[Exercise objective] Each line should be copied exactly.

[Given information]
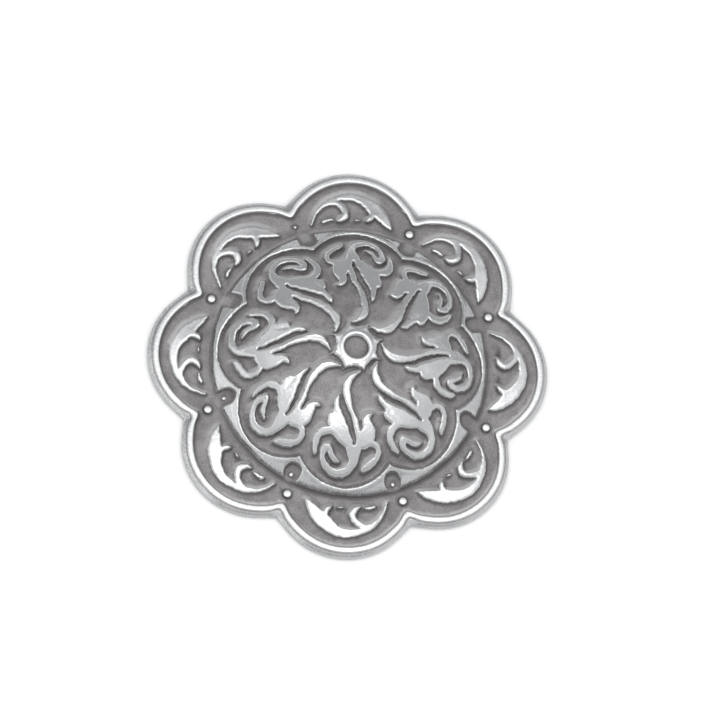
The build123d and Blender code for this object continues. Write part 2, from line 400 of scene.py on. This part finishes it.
def dome_surface(radius, drop):
    """Height of the dome and brim surface that lies drop below the relief tops."""
    cap = cap_centre.y + np.sqrt(np.maximum((cap_radius - drop) ** 2 - radius**2, 0))
    bend = (shoulder_radius - drop) ** 2 - (radius - shoulder_centre.x) ** 2
    shoulder = shoulder_centre.y + np.sqrt(np.maximum(bend, 0))
    side_from = shoulder_centre.x + (shoulder_radius - drop) * sin(side_slope)
    side_high = shoulder_centre.y + (shoulder_radius - drop) * cos(side_slope)
    side = side_high - (radius - side_from) * tan(side_slope)
    bend = (foot_radius + drop) ** 2 - (foot_centre.x - radius) ** 2
    foot = foot_centre.y - np.sqrt(np.maximum(bend, 0))
    height = np.where(radius < (cap_radius - drop) * sin(cap_slope), cap, shoulder)
    height = np.where(radius < side_from, height, side)
    height = np.where(radius < foot_centre.x - (foot_radius + drop) * sin(side_slope), height, foot)
    return np.where(radius > foot_centre.x, brim_top - drop, height)


# Strokes
def through(rows, parts=6):
    """Points along the smooth curve through the rows."""
    rows = np.array(rows)
    count = len(rows)
    at = np.concatenate([[0], np.cumsum(np.hypot(*np.diff(rows[:, :2], axis=0).T))])
    span = np.diff(at)
    system = np.eye(count)
    bend = np.zeros((count, rows.shape[1]))
    for i in range(1, count - 1):
        system[i, i - 1 : i + 2] = span[i - 1], 2 * (span[i - 1] + span[i]), span[i]
        bend[i] = 6 * ((rows[i + 1] - rows[i]) / span[i] - (rows[i] - rows[i - 1]) / span[i - 1])
    curve = np.linalg.solve(system, bend)
    points = []
    for i in range(count - 1):
        for share in np.arange(parts) / parts:
            a = share * span[i]
            b = span[i] - a
            cubic = (curve[i] * b**3 + curve[i + 1] * a**3) / (6 * span[i])
            cubic += (rows[i] / span[i] - curve[i] * span[i] / 6) * b
            cubic += (rows[i + 1] / span[i] - curve[i + 1] * span[i] / 6) * a
            points.append(cubic)
    points.append(rows[-1])
    return np.array(points)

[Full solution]
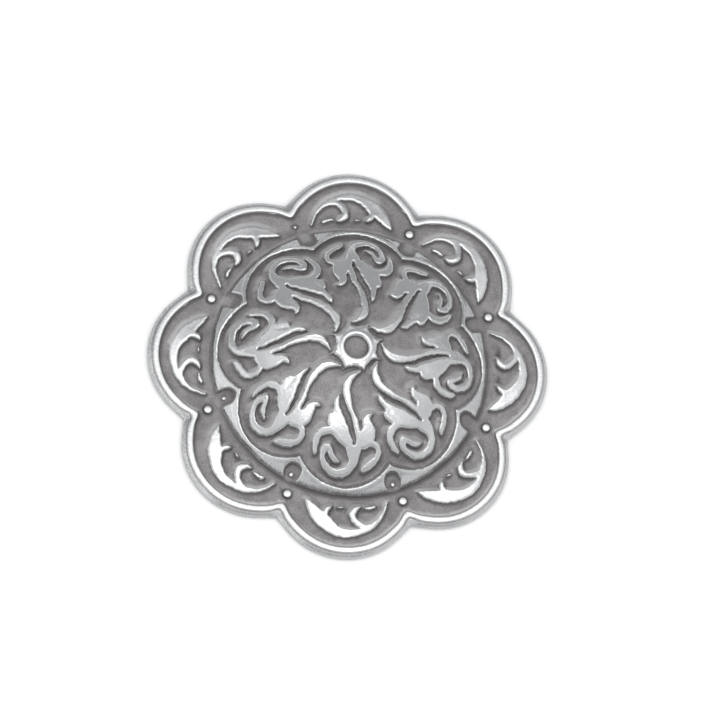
The build123d and Blender code for this object continues. Write part 2, from line 400 of scene.py on. This part finishes it.
def dome_surface(radius, drop):
    """Height of the dome and brim surface that lies drop below the relief tops."""
    cap = cap_centre.y + np.sqrt(np.maximum((cap_radius - drop) ** 2 - radius**2, 0))
    bend = (shoulder_radius - drop) ** 2 - (radius - shoulder_centre.x) ** 2
    shoulder = shoulder_centre.y + np.sqrt(np.maximum(bend, 0))
    side_from = shoulder_centre.x + (shoulder_radius - drop) * sin(side_slope)
    side_high = shoulder_centre.y + (shoulder_radius - drop) * cos(side_slope)
    side = side_high - (radius - side_from) * tan(side_slope)
    bend = (foot_radius + drop) ** 2 - (foot_centre.x - radius) ** 2
    foot = foot_centre.y - np.sqrt(np.maximum(bend, 0))
    height = np.where(radius < (cap_radius - drop) * sin(cap_slope), cap, shoulder)
    height = np.where(radius < side_from, height, side)
    height = np.where(radius < foot_centre.x - (foot_radius + drop) * sin(side_slope), height, foot)
    return np.where(radius > foot_centre.x, brim_top - drop, height)


# Strokes
def through(rows, parts=6):
    """Points along the smooth curve through the rows."""
    rows = np.array(rows)
    count = len(rows)
    at = np.concatenate([[0], np.cumsum(np.hypot(*np.diff(rows[:, :2], axis=0).T))])
    span = np.diff(at)
    system = np.eye(count)
    bend = np.zeros((count, rows.shape[1]))
    for i in range(1, count - 1):
        system[i, i - 1 : i + 2] = span[i - 1], 2 * (span[i - 1] + span[i]), span[i]
        bend[i] = 6 * ((rows[i + 1] - rows[i]) / span[i] - (rows[i] - rows[i - 1]) / span[i - 1])
    curve = np.linalg.solve(system, bend)
    points = []
    for i in range(count - 1):
        for share in np.arange(parts) / parts:
            a = share * span[i]
            b = span[i] - a
            cubic = (curve[i] * b**3 + curve[i + 1] * a**3) / (6 * span[i])
            cubic += (rows[i] / span[i] - curve[i] * span[i] / 6) * b
            cubic += (rows[i + 1] / span[i] - curve[i + 1] * span[i] / 6) * a
            points.append(cubic)
    points.append(rows[-1])
    return np.array(points)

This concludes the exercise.